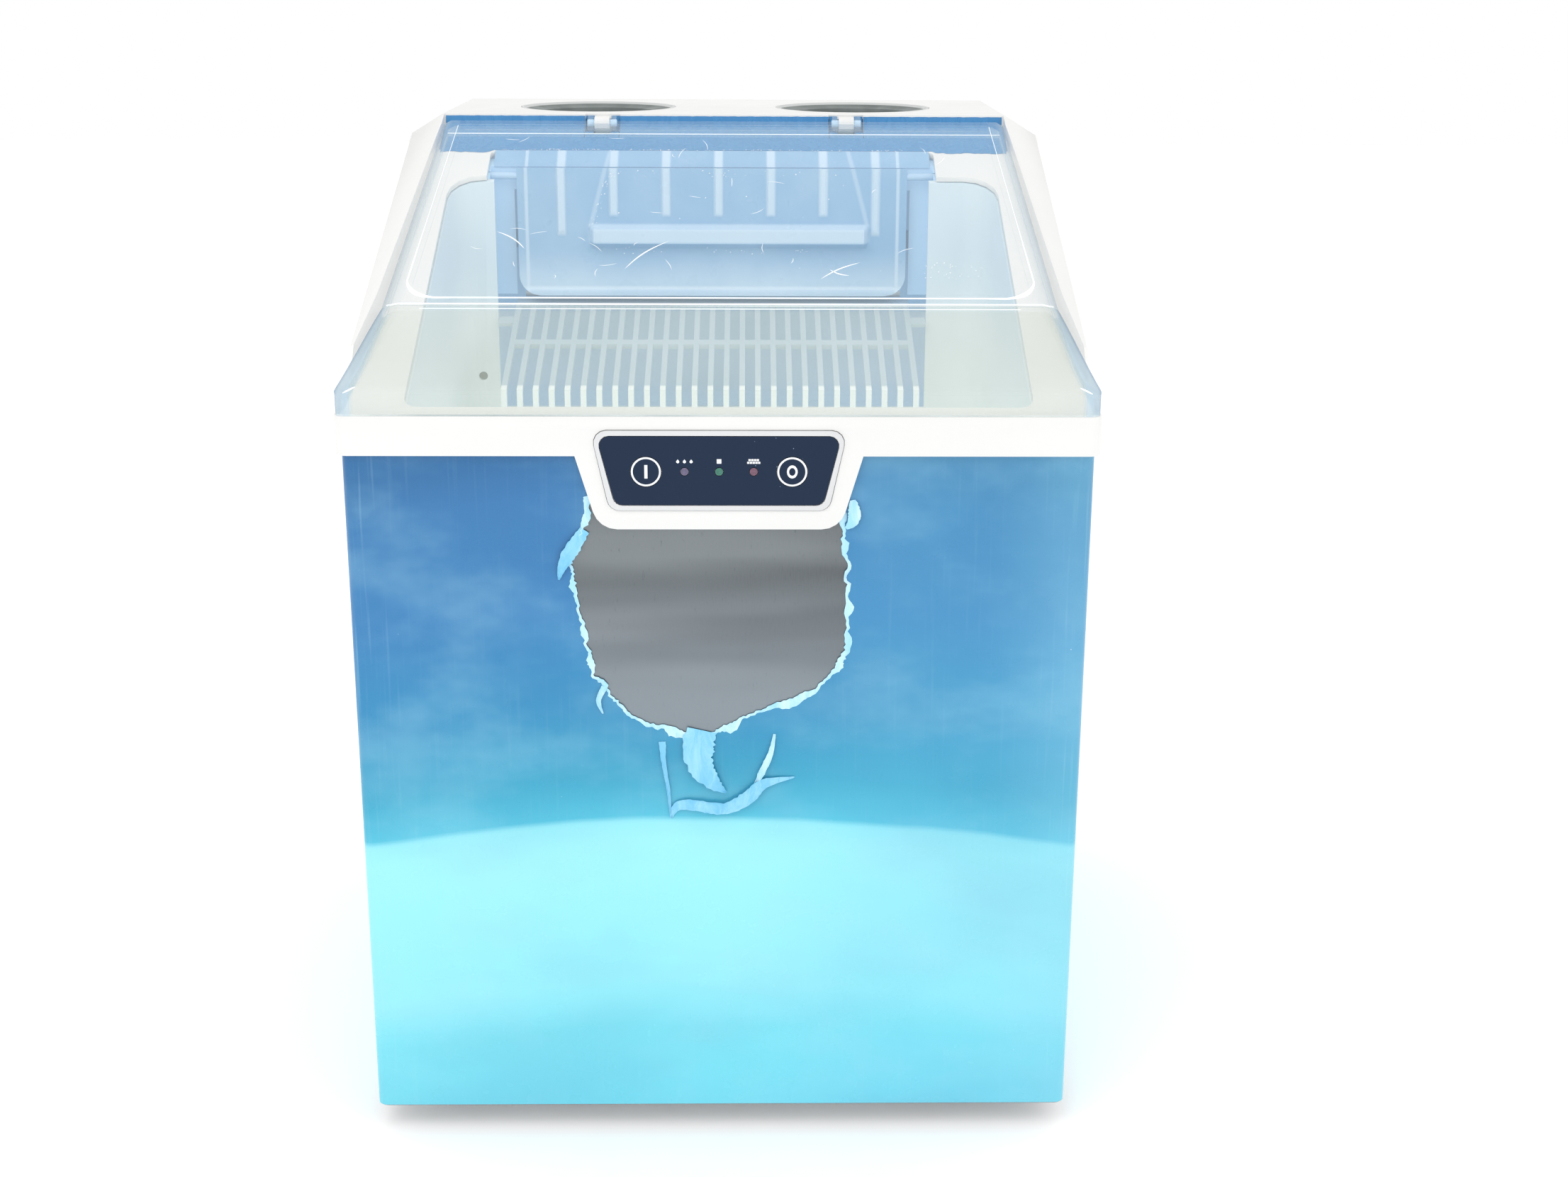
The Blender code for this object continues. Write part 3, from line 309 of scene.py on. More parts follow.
def film(name):
    """Blue protective film over steel, streaked, dotted and glossy: deep blue above, and pale cyan below,
    where the bright floor's reflection is painted in.
    """
    g = Graph(name, 0.22)
    g.set("Specular IOR Level", 0.3)
    x, _, z = g.axes()
    # Painted reflection: the edge of the floor's painted reflection arches and sinks towards the sides.
    sag = g.times(g.times(x, x), FILM_REFLECTION_ARCH)
    height = g.plus(z, sag)
    waver = g.times(g.math("SUBTRACT", g.noise(5, 3, 0.6, stretch=(1, 1, 0.6)), 0.5), 0.010)
    share = g.math("DIVIDE", g.plus(height, waver), FILM_TOP * MM)
    tone = g.ramp(share, [(level / FILM_TOP, colour) for level, colour in FILM_COLOURS_AND_REFLECTION])
    # Paler towards the right side, and more so near the right edge.
    tone = g.blend(g.between(x, 0.0, 0.10, 0.0, 0.22), tone, "#62bcdc")
    tone = g.blend(g.between(x, 0.125, 0.181, 0.0, 0.25), tone, "#8fd0e6")
    cloud = g.between(g.noise(11, 4, 0.6, stretch=(1, 1, 1.6)), 0.42, 0.72, 0.0, 0.22)
    tone = g.blend(cloud, tone, "#9fd6ea")
    shade = g.between(g.noise(9, 3, 0.55, stretch=(0.7, 1, 1.3)), 0.3, 0.6, 0.13, 0.0)
    tone = g.blend(shade, tone, "#2c6a9e")
    streaks = g.between(g.noise(520, 2, 0.5, stretch=(1, 1, 0.03)), 0.54, 0.85)
    near_edge = g.between(g.math("ABSOLUTE", x), 0.15, 0.180, 0.04, 0.16)
    tone = g.blend(g.times(streaks, near_edge), tone, "#b9e6f2")
    dots = g.between(g.cells(95), 0.020, 0.034, 1.0, 0.0)
    sparse = g.between(g.noise(17, 2), 0.56, 0.62)
    tone = g.blend(g.times(dots, sparse), tone, "#e6fbff")
    g.colour(tone)
    g.uneven(0.16, 0.34, 30, 4, 0.6)
    g.bump((g.noise(14, 3, 0.5, stretch=(1, 1, 0.5)), 0.25, 0.8), (g.noise(500, 2), 0.06, 0.05))
    g.set("Coat Weight", 0.12)
    g.set("Coat Roughness", 0.12)


def torn_film(name, colour, other):
    """Loose film, stretched pale where it was torn."""
    g = Graph(name, 0.25)
    creases = g.noise(140, 4, 0.65, stretch=(1, 1, 0.35), distortion=0.6)
    g.colour(g.blend(g.between(creases, 0.3, 0.8, 0.15, 0.85), colour, other))
    g.rough(g.between(creases, 0.3, 0.7, 0.15, 0.4))
    g.bump((creases, 0.35, 0.25))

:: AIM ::
Restate the data above word for word.

:: ANSWER TO THE TASK ::
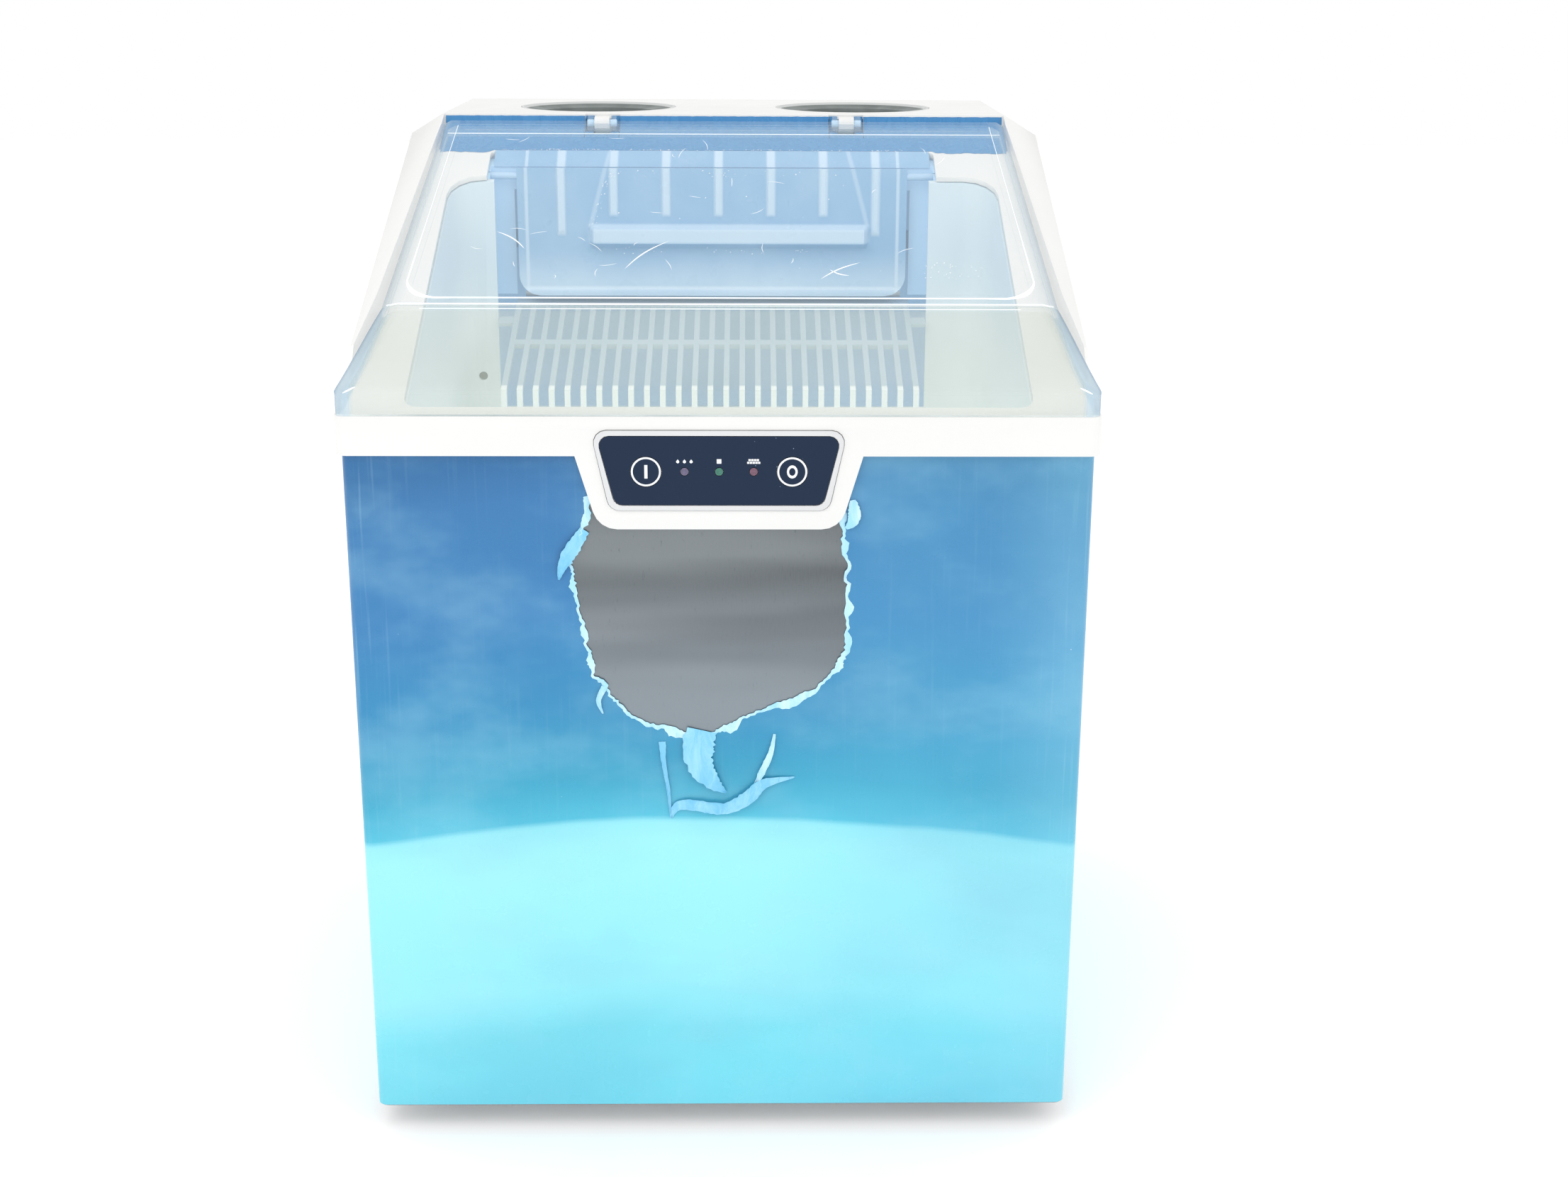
The Blender code for this object continues. Write part 3, from line 309 of scene.py on. More parts follow.
def film(name):
    """Blue protective film over steel, streaked, dotted and glossy: deep blue above, and pale cyan below,
    where the bright floor's reflection is painted in.
    """
    g = Graph(name, 0.22)
    g.set("Specular IOR Level", 0.3)
    x, _, z = g.axes()
    # Painted reflection: the edge of the floor's painted reflection arches and sinks towards the sides.
    sag = g.times(g.times(x, x), FILM_REFLECTION_ARCH)
    height = g.plus(z, sag)
    waver = g.times(g.math("SUBTRACT", g.noise(5, 3, 0.6, stretch=(1, 1, 0.6)), 0.5), 0.010)
    share = g.math("DIVIDE", g.plus(height, waver), FILM_TOP * MM)
    tone = g.ramp(share, [(level / FILM_TOP, colour) for level, colour in FILM_COLOURS_AND_REFLECTION])
    # Paler towards the right side, and more so near the right edge.
    tone = g.blend(g.between(x, 0.0, 0.10, 0.0, 0.22), tone, "#62bcdc")
    tone = g.blend(g.between(x, 0.125, 0.181, 0.0, 0.25), tone, "#8fd0e6")
    cloud = g.between(g.noise(11, 4, 0.6, stretch=(1, 1, 1.6)), 0.42, 0.72, 0.0, 0.22)
    tone = g.blend(cloud, tone, "#9fd6ea")
    shade = g.between(g.noise(9, 3, 0.55, stretch=(0.7, 1, 1.3)), 0.3, 0.6, 0.13, 0.0)
    tone = g.blend(shade, tone, "#2c6a9e")
    streaks = g.between(g.noise(520, 2, 0.5, stretch=(1, 1, 0.03)), 0.54, 0.85)
    near_edge = g.between(g.math("ABSOLUTE", x), 0.15, 0.180, 0.04, 0.16)
    tone = g.blend(g.times(streaks, near_edge), tone, "#b9e6f2")
    dots = g.between(g.cells(95), 0.020, 0.034, 1.0, 0.0)
    sparse = g.between(g.noise(17, 2), 0.56, 0.62)
    tone = g.blend(g.times(dots, sparse), tone, "#e6fbff")
    g.colour(tone)
    g.uneven(0.16, 0.34, 30, 4, 0.6)
    g.bump((g.noise(14, 3, 0.5, stretch=(1, 1, 0.5)), 0.25, 0.8), (g.noise(500, 2), 0.06, 0.05))
    g.set("Coat Weight", 0.12)
    g.set("Coat Roughness", 0.12)


def torn_film(name, colour, other):
    """Loose film, stretched pale where it was torn."""
    g = Graph(name, 0.25)
    creases = g.noise(140, 4, 0.65, stretch=(1, 1, 0.35), distortion=0.6)
    g.colour(g.blend(g.between(creases, 0.3, 0.8, 0.15, 0.85), colour, other))
    g.rough(g.between(creases, 0.3, 0.7, 0.15, 0.4))
    g.bump((creases, 0.35, 0.25))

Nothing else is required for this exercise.